=== Available data ===
--- START ---

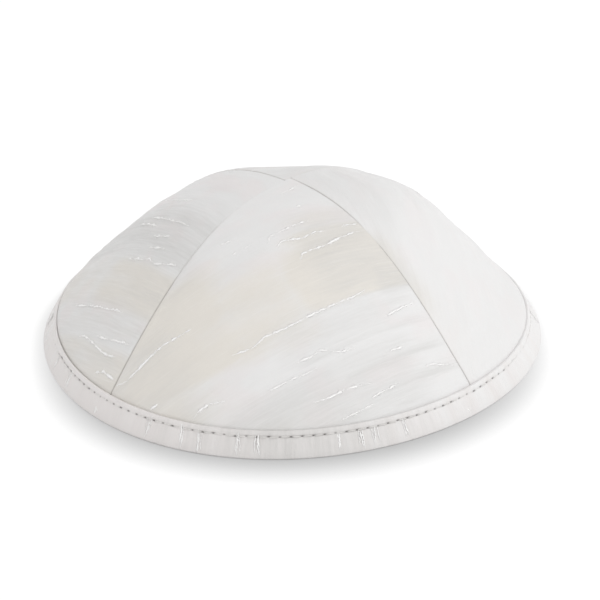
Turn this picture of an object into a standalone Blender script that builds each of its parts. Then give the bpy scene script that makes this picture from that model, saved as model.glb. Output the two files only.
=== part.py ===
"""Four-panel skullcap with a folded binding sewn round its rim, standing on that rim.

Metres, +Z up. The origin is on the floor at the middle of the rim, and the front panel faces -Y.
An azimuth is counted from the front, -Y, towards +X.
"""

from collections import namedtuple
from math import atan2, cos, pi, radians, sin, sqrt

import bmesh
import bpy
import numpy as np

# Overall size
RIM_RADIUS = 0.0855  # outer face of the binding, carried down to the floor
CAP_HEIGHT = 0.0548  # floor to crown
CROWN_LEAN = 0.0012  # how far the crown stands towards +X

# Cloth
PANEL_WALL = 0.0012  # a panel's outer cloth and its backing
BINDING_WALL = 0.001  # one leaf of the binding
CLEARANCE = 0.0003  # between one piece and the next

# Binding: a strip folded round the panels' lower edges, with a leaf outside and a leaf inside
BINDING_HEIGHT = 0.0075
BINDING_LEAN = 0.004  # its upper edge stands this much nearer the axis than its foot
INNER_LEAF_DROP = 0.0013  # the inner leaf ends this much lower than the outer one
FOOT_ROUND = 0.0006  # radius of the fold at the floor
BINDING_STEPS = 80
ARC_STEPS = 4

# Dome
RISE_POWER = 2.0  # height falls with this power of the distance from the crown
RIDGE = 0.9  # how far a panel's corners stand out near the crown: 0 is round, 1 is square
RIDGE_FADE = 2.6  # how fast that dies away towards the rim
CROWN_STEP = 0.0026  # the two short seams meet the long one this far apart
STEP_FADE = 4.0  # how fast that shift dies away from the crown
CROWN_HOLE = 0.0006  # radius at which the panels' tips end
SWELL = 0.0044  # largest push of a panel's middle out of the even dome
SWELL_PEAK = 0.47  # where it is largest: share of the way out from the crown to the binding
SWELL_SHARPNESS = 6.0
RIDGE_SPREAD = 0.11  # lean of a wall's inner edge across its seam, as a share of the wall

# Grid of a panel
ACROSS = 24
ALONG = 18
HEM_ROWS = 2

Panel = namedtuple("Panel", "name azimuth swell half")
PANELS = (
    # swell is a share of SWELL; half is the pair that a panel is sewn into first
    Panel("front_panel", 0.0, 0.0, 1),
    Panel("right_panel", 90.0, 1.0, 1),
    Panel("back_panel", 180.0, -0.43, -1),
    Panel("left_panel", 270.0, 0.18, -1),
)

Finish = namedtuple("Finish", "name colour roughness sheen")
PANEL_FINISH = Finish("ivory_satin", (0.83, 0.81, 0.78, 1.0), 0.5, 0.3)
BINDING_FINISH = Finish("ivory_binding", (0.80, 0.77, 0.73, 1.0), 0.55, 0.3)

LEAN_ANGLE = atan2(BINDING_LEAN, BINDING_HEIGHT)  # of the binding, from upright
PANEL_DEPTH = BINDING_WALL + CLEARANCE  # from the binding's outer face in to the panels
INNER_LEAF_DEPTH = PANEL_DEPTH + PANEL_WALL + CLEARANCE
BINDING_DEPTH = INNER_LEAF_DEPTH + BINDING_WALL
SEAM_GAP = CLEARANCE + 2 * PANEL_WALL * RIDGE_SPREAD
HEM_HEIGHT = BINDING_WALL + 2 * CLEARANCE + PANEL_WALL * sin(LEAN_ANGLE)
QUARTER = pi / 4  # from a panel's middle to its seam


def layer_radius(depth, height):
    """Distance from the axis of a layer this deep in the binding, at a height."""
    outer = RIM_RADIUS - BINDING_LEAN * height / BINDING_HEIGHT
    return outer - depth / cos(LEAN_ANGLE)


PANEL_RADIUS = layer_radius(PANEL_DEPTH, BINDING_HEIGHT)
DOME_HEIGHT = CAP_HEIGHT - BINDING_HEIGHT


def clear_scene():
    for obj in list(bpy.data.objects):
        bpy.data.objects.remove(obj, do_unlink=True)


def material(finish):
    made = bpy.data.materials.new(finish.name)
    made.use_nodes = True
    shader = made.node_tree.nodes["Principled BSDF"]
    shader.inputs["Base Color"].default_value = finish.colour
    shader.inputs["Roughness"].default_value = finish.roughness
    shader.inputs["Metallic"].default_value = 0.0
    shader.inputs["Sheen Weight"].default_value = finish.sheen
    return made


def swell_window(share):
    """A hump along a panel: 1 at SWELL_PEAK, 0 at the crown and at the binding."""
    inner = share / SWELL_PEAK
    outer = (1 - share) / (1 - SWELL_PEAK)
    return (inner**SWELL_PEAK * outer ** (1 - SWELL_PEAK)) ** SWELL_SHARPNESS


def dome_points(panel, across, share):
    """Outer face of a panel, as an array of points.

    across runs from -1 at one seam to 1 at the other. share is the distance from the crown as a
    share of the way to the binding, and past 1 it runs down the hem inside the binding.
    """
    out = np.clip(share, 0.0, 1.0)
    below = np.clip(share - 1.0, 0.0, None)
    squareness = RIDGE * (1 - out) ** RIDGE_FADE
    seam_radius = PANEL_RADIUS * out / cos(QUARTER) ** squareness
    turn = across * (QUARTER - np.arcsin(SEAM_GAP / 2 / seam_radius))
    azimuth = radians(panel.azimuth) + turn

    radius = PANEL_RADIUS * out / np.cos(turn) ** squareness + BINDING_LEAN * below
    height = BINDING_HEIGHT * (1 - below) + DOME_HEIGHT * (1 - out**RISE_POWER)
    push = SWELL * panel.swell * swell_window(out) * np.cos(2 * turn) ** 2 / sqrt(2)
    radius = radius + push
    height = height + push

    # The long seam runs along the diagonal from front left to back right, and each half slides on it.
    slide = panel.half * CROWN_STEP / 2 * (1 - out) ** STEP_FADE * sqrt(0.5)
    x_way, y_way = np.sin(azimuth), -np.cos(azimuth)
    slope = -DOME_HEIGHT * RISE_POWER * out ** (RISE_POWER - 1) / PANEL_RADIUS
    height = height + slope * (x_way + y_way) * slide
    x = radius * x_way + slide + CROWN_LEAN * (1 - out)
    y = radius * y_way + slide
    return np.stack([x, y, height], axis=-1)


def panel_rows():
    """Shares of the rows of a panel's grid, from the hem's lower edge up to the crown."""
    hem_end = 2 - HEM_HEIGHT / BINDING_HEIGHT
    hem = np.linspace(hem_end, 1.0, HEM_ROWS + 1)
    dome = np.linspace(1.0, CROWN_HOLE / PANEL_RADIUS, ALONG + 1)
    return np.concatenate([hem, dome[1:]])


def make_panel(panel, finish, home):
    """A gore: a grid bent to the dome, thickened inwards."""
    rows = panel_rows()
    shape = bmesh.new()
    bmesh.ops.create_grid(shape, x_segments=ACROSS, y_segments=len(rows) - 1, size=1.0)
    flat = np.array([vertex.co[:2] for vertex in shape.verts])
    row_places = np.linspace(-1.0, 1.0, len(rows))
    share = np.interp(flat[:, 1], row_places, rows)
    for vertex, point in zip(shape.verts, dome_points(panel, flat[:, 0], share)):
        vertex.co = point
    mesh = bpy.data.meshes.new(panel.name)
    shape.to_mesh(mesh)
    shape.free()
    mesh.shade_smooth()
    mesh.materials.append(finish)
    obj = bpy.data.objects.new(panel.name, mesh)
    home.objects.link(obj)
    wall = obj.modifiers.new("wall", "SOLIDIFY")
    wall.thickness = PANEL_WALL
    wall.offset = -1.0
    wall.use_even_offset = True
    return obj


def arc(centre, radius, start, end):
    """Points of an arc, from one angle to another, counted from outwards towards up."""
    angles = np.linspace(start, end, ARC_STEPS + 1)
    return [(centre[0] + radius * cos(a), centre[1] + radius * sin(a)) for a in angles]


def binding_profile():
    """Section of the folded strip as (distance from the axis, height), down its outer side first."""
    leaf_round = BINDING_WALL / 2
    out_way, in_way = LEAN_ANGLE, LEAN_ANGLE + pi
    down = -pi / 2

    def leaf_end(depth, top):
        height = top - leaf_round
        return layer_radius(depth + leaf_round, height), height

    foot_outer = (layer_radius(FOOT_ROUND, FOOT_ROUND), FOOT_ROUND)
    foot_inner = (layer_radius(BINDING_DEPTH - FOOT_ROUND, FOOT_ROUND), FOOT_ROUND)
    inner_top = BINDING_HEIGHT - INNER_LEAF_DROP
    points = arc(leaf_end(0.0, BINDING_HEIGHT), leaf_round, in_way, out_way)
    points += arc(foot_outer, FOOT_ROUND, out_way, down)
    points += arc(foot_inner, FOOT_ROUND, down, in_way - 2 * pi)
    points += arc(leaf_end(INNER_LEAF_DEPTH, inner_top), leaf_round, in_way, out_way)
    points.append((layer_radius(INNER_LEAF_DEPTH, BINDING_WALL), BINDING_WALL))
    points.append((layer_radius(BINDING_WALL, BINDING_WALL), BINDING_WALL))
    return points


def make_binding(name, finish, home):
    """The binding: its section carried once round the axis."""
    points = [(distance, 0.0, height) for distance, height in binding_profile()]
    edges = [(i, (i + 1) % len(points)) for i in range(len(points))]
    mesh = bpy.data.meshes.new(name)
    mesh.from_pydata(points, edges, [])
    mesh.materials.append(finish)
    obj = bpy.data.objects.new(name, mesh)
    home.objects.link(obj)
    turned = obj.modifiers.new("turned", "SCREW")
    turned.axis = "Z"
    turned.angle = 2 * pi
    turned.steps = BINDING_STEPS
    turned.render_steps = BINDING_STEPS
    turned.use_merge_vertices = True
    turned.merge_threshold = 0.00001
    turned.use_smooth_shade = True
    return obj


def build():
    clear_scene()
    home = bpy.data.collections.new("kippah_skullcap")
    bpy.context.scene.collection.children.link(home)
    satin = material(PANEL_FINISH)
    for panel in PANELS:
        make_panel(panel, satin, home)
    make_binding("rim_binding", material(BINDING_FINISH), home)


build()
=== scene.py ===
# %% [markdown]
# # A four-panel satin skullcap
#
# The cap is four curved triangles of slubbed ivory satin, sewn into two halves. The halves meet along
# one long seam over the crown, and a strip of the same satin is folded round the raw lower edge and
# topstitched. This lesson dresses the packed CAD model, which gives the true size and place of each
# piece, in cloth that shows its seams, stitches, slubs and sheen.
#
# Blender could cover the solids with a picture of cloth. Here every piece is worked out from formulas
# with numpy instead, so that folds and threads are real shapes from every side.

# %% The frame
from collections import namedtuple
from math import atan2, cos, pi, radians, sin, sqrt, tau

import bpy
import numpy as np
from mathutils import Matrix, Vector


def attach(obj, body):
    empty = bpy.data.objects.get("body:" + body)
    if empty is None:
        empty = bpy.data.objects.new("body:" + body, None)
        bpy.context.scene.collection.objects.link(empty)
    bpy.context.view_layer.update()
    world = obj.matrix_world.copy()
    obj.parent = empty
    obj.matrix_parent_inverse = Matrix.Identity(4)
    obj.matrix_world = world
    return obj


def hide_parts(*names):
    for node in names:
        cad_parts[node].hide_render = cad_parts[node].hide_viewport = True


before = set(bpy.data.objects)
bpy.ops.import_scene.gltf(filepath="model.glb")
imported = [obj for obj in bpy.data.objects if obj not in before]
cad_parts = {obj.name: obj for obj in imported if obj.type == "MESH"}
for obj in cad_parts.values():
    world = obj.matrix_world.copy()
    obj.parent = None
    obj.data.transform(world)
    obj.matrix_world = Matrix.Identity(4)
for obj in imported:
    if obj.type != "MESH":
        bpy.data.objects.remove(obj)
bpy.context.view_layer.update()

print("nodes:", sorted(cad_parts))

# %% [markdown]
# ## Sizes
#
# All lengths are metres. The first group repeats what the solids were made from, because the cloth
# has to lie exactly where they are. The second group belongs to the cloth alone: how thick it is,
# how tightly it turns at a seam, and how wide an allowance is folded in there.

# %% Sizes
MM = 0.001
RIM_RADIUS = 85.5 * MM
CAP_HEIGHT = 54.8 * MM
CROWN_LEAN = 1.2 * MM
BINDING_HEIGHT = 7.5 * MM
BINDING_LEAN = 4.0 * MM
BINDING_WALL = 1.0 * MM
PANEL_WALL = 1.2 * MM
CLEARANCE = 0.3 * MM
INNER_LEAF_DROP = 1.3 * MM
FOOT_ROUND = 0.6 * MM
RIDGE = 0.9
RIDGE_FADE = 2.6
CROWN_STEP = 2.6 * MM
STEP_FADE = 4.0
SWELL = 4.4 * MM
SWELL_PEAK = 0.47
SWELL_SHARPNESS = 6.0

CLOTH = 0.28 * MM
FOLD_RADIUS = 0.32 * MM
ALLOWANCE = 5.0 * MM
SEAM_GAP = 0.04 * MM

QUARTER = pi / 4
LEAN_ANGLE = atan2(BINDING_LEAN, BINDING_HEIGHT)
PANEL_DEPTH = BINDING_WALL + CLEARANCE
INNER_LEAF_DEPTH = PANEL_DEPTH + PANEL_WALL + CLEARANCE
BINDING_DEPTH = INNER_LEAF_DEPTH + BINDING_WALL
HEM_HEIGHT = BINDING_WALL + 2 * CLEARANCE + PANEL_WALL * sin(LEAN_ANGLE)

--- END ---

=== Work to do ===
Your task is to give again the lines from the one containing "obj.parent = None" to the one containing "# how tightly", both lines included, exactly and without anything added.

=== The result ===
    obj.parent = None
    obj.data.transform(world)
    obj.matrix_world = Matrix.Identity(4)
for obj in imported:
    if obj.type != "MESH":
        bpy.data.objects.remove(obj)
bpy.context.view_layer.update()

print("nodes:", sorted(cad_parts))

# %% [markdown]
# ## Sizes
#
# All lengths are metres. The first group repeats what the solids were made from, because the cloth
# has to lie exactly where they are. The second group belongs to the cloth alone: how thick it is,
# how tightly it turns at a seam, and how wide an allowance is folded in there.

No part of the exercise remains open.